Short task >>
Reproduce the listing verbatim.
Start of Given information
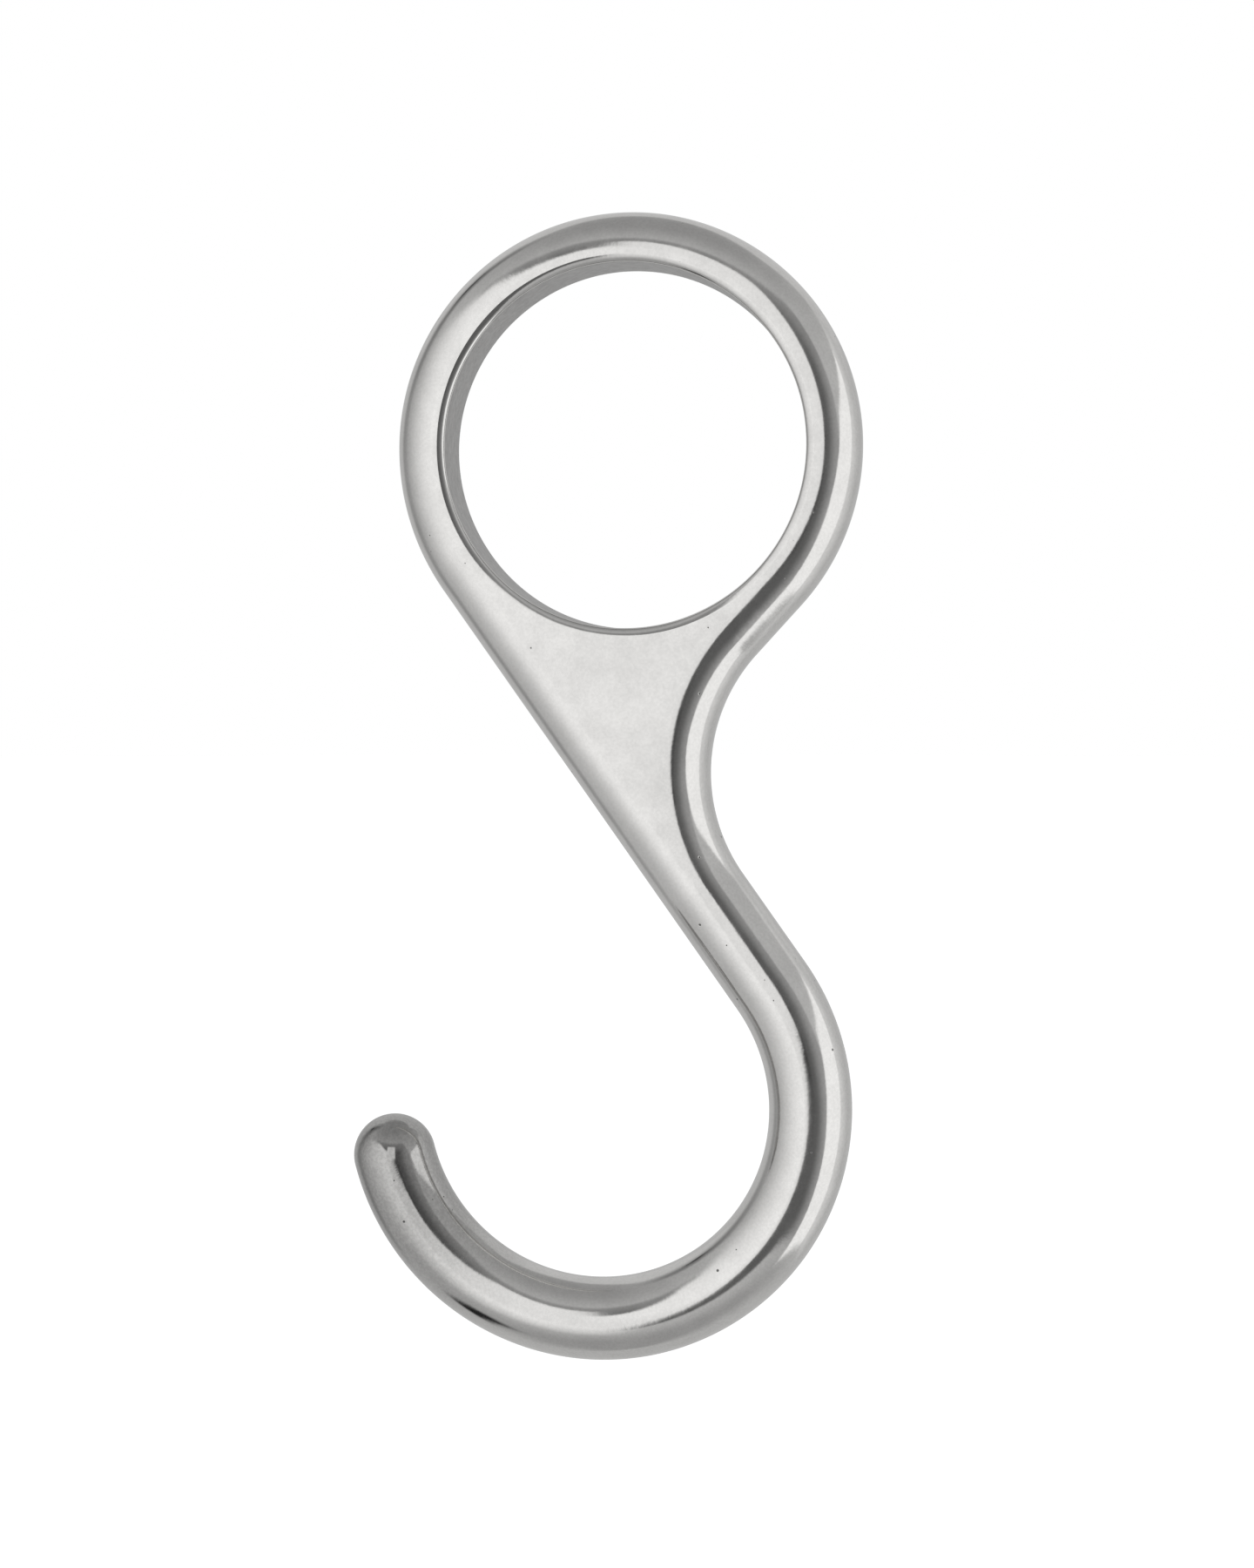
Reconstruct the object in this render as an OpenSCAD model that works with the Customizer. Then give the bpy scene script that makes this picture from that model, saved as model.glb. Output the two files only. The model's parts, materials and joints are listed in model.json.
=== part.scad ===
// Ring-and-hook belay device, cast and polished in one piece.
// It lies in the XZ plane. The eye's bore runs along Y through the origin, and the hook hangs below it.

/* [Eye] */
// Diameter of the bore through the eye
bore_d = 50; // [48:0.5:50]
// Outer diameter of the eye
eye_d = 65; // [65:0.5:65.5]
// Radius that rounds both edges of the bore
edge_r = 0.9; // [0.5:0.1:0.9]
// Outer radius of the eye's flank, where it runs down into the shank
flank_r = 34; // [33.5:0.5:35]

/* [Bar] */
// Diameter of the round bar, which is also the thickness of the whole piece
bar_d = 11.6; // [11.2:0.1:11.6]

/* [Shank] */
// Slope of the shank below the horizontal, in degrees
slope = 54.6; // [53.4:0.2:56]
// Length of the shank, from the flank to the hook
shank_len = 71.5; // [66:0.5:75]
// Length of the shank that the flat web lies along
web_len = 56.5; // [56.5:0.5:58]
// Radius of the hollow waist between the eye and the hook
waist_r = 24.2; // [20:0.2:24.2]

/* [Hook] */
// Inside diameter of the hook's bowl
bowl_d = 48.4; // [44:0.4:52]
// Angle that the hook bends through, in degrees
hook_bend = 201; // [180:1:205]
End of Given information
Complete answer >>
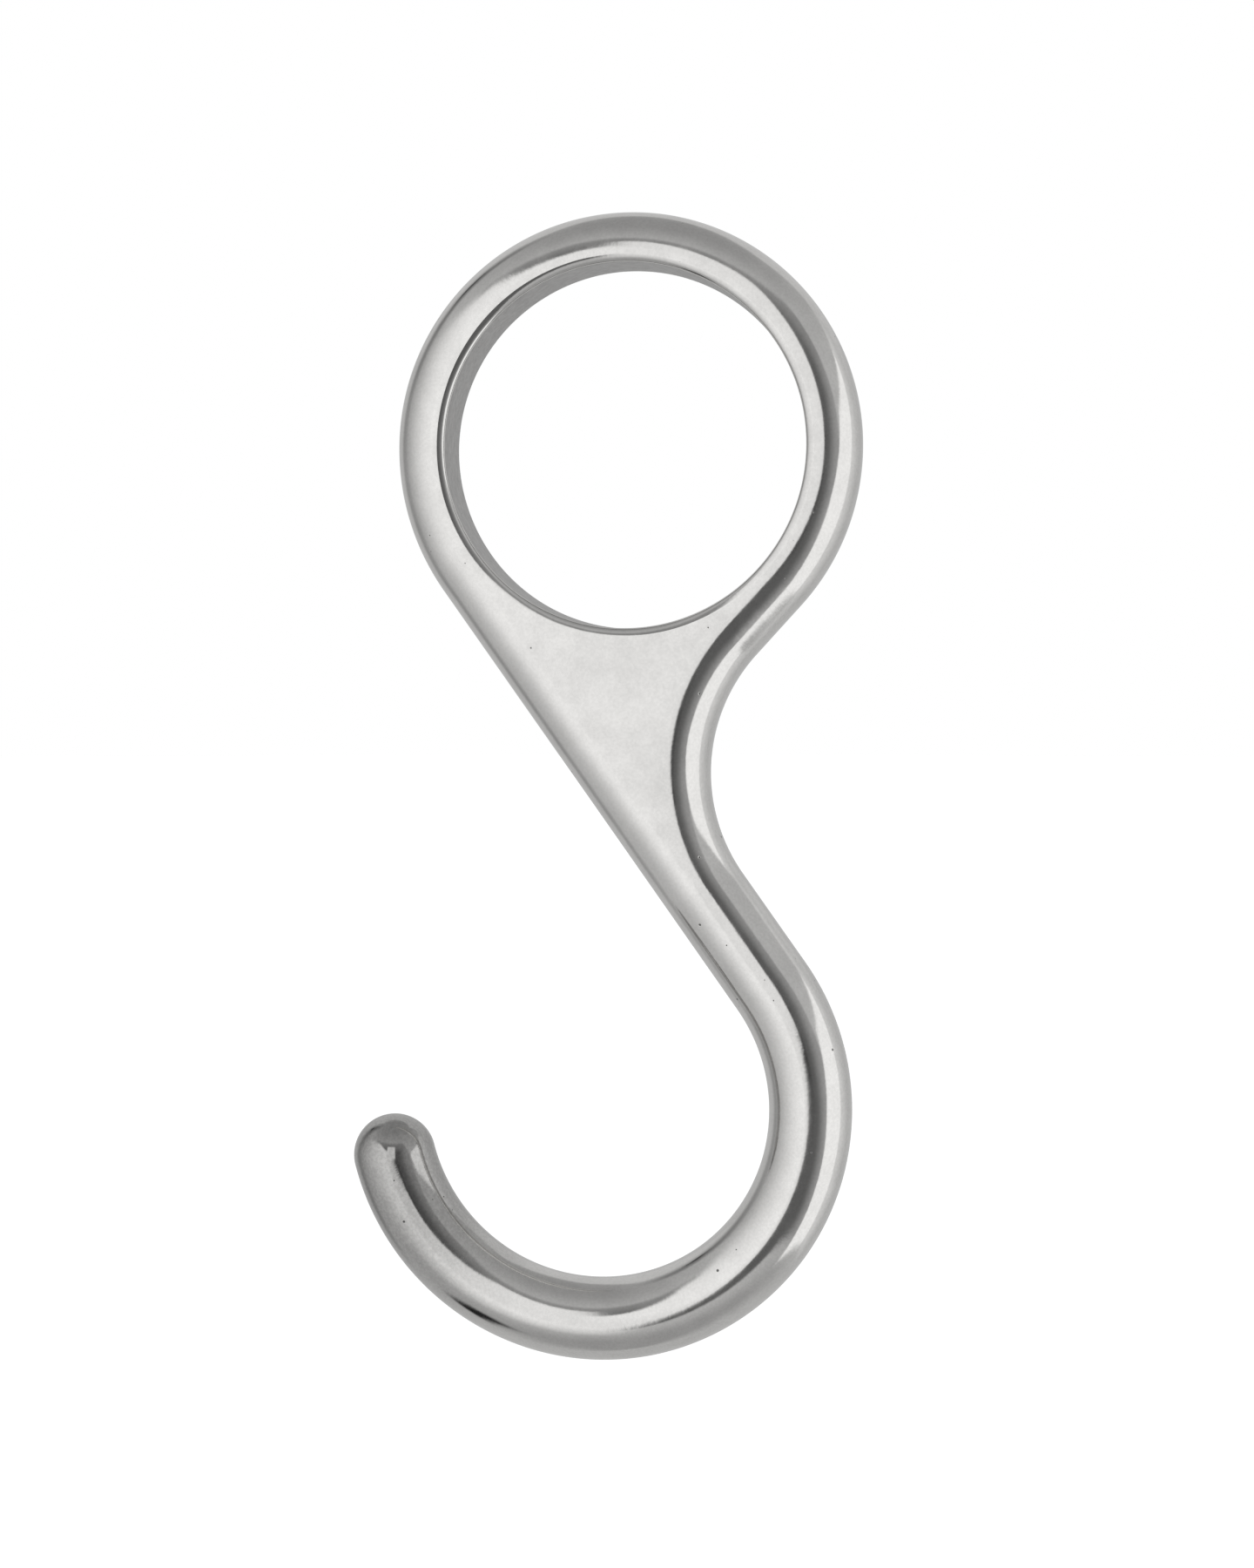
Reconstruct the object in this render as an OpenSCAD model that works with the Customizer. Then give the bpy scene script that makes this picture from that model, saved as model.glb. Output the two files only. The model's parts, materials and joints are listed in model.json.
=== part.scad ===
// Ring-and-hook belay device, cast and polished in one piece.
// It lies in the XZ plane. The eye's bore runs along Y through the origin, and the hook hangs below it.

/* [Eye] */
// Diameter of the bore through the eye
bore_d = 50; // [48:0.5:50]
// Outer diameter of the eye
eye_d = 65; // [65:0.5:65.5]
// Radius that rounds both edges of the bore
edge_r = 0.9; // [0.5:0.1:0.9]
// Outer radius of the eye's flank, where it runs down into the shank
flank_r = 34; // [33.5:0.5:35]

/* [Bar] */
// Diameter of the round bar, which is also the thickness of the whole piece
bar_d = 11.6; // [11.2:0.1:11.6]

/* [Shank] */
// Slope of the shank below the horizontal, in degrees
slope = 54.6; // [53.4:0.2:56]
// Length of the shank, from the flank to the hook
shank_len = 71.5; // [66:0.5:75]
// Length of the shank that the flat web lies along
web_len = 56.5; // [56.5:0.5:58]
// Radius of the hollow waist between the eye and the hook
waist_r = 24.2; // [20:0.2:24.2]

/* [Hook] */
// Inside diameter of the hook's bowl
bowl_d = 48.4; // [44:0.4:52]
// Angle that the hook bends through, in degrees
hook_bend = 201; // [180:1:205]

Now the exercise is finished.